LA LARGA NOCHE DE LOS LADRIDOS


 Por Caín Páramo ||

Nací en el siglo XX, resultado de una larga cadena de violencia que ha amarrado a generaciones a la práctica de "golpeo y luego pregunto" y si se puede ofrezco disculpas. Viví parte de mi vida en un apartado pueblo del Magdalena y hasta ese lugar donde sólo llegaba la mala hora, hizo su macabra entrada la violencia de fin de siglo, tal vez la más salvaje y desquiciada de todos los tiempos. Mis ojos de niño ingenuo vieron desfilar ante mi filas interminables de soldados, sucios, llenos de barro, con cicatrices en los rostros y barbados. Y luego de su partida, y de la de muchos vendedores de vitaminas que inundaron el pueblo por aquella época, las noches se volvieron un eterno ladrido de perro aterrorizado por los carros y hombres, a caballos y a pie, que pintaban paredes al tiempo que hacían sonar botas  en los pisos de las casas del pueblo.

Las noches eran un eterno ladrido de perro y los amaneceres traían la desgracia en el rocío de las cayenas manchadas por la sangre de los campesinos y pescadores que se habían negado a morir lejos de la puerta de sus casas, de sus ranchos. La malafortuna de estos anónimos masacrados fue jamás tener miedo a regalar un saludo de buenos días a los extraños que empezaban a polular en las lejanas tierras fértiles donde tenían sus parcelas. Masacrados por ser los hombres más educados de tierraperdida, por no saber que este país estaba en guerra, por no saber que aquellos hombres de fusil que saludaron una mañana eran solo la primera mitad de la historia reciente de Colombia. La otra mitad, vendría a “pacificar” una tierra en la que la gente moría de vieja y dormía con las puertas abiertas de par en par porque en estos pueblos nunca hubo ladrones.


Perro ladrando a la luna, Rufino Tamayo

Así transcurría mi infancia, viendo como se desvanecía un mundo que apenas empezaba a extrañar, sin conocerlo muy bien. Las largas filas de desplazados y sobretodo los niños y niñas edad, tan inocentes como yo, eran el pan de cada día mientras acababa el milenio. El temor más grandes del resto de planeta era que el mundo iba a acabarse, otra vez, con el cambio de siglo y puedo apostar lo poco que tengo que cualquier campesino de aquellos salvajes parajes hubiera querido que fuese verdad para ponerle punto final a su agonía y miedo constante. Pero no fue así, lo que siguió fue el establecimiento del terror como parte de la cotidianidad y lo peor fue que aquellos que en las noches de eternos ladridos se dieron un festín de sangre ahora caminaban por el pueblo con un “poncho” o toalla colgada de uno de sus hombros, la marcan del uniforme civil.

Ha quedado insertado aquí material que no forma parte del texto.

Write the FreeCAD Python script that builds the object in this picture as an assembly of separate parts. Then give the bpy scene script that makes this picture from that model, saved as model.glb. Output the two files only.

Los verdugos ahora tomaban la posición de amos y señores del pueblo, no se pelaba un marrano sin su autorización y las hijas de aquellos masacrados y desaparecidos ahora se convertían forzosamente en la amantes de turno de estos destructores de mundos. Con la aceptación impuesta de los señores de la muerte a todos se nos fueron instalando  comportamientos ajenos, algunos se volvieron más violentos hasta el punto de llevar ese “poncho” en un hombro. Otros, más rapaces, vieron los aliados políticos perfectos y a otros nunca más los volví a ver en la escuela porque decidieron quedarse en las fincas de los papás, monteadentro. A mi el exceso de muerte me robó algo, como a la mayoría de mi generación, creo que de allí vienen mis pesimismos, mi actitud de silencios prolongados y sobretodo esa solemnidad y prudencia de hombre imperturbable ante la tragedia.

Mis últimos recuerdos de ese pueblo anclado a la orilla del río Magdalena, era esa falsa calma de panal de abejas en lo alto de cualquier árbol cerca a una casa familiar. Y recuerdo el día que nos marchamos. Yo intentaba montar al perro viejo que tenía mi abuela al camión de la mudanza mientras entre lágrimas la familia se despedía de los vecinos y desde lejos veía a mis   amigos de infancia hacerse viejos a medida que avanzaba el camión que nos llevaba a Barranquilla. Avanzamos por un camino lleno de polvo con el temor de que lo detuvieran y uno a uno nos hicieran regresar a esa tierra desfigurada por los culatazos de la última hora de violencia que no la dejo levantar nunca más.